Communities
One of the largest immigrant groups in Bergen County is the Korean American community, which is concentrated along the Hudson River – especially in the area near the George Washington Bridge – and represents over half of the state's entire Korean population. As of the 2010 Census, persons of Korean ancestry made up 6.3% of Bergen County's population, which is the highest of any county in the United States; while the concentration of Koreans in Palisades Park, within Bergen County, is the highest of any municipality in the United States, at 52% of the population. Palisades Park was home to the highest total number (6,065) of individuals of Korean ancestry among all municipalities in the state, while neighboring Fort Lee has the second largest cluster (5,978) and third highest proportion (17.18%, trailing Leonia's 17.24%). Eight of the nation's top ten municipalities by percentage of Korean population are located in Bergen County, including Palisades Park, Leonia, Fort Lee, Ridgefield, Closter, Norwood, Edgewater, and Englewood Cliffs. Overall, 16 of the top 20 communities on that list are located in Bergen; virtually all are in the eastern third of the county near the Hudson River. However, Ridgewood has emerged as a new Korean American nexus in western Bergen County.

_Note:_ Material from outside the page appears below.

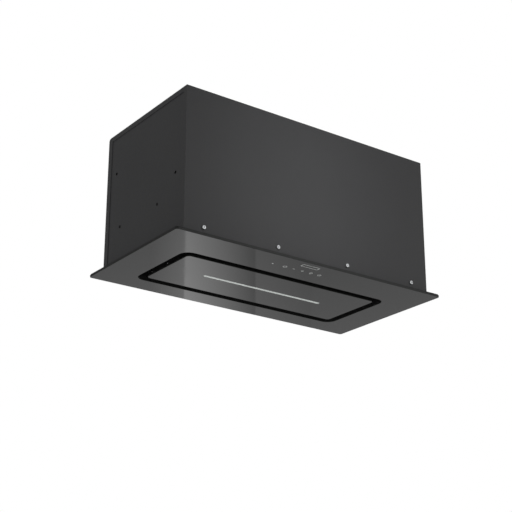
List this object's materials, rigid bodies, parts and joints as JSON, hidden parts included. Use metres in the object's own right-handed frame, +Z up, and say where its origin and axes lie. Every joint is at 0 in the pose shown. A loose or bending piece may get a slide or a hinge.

In addition, the commercial districts of several communities — including Palisades Park, Fort Lee, Cliffside Park, Ridgefield, Leonia, and to a lesser extent Englewood Cliffs, Edgewater, and Fairview — collectively function as a sprawling suburban Koreatown for northern New Jersey, drawing shoppers from throughout the region. There is also an entrenched Korean population in the Northern Valley, especially in Tenafly, Cresskill, Demarest, Closter, Norwood, and Old Tappan, as well as in several inland boroughs, including Paramus, Rutherford, and Little Ferry. Broad Avenue in the Palisades Park Koreatown has been described as the center of Korean culture in Bergen County, while the Fort Lee Koreatown is also emerging as such; nearby Grand Avenue houses the headquarters of The Korean-American Association of New Jersey. Bergen County's growing Korean community was cited by county executive Kathleen Donovan in the context of Hackensack attorney Jae Y. Kim's appointment to Central Municipal Court judgeship in January 2011. According to The Record of Bergen County, the United States Census Bureau has determined that the county’s Korean American population – 2010 census figures put it at 56,773 – has grown enough to warrant language assistance during elections, and Bergen County's Koreans have established significant political clout.
Indian Americans (not to be confused with American Indians) represent the second largest Asian ethnic group in Bergen County, with slightly larger numbers than the Filipino and Chinese communities. Although the Indian American population in the area is widely dispersed, its biggest clusters are located in Ridgewood, Fair Lawn, Paramus, Hackensack, Bergenfield, Lodi, and Elmwood Park. Within the county's Indian population is a prominent Malayali community.
Bergenfield and, to a lesser extent New Milford, Dumont, and Teaneck, have become a hub for Filipino Americans, with Bergenfield becoming the first municipality on the East Coast of the United States to elect a mayor of Filipino descent in November 1999. Taken as a whole, these four adjacent municipalities contain over 40% of Bergen's entire Filipino population, although there are small numbers of Filipinos in many of the county's communities.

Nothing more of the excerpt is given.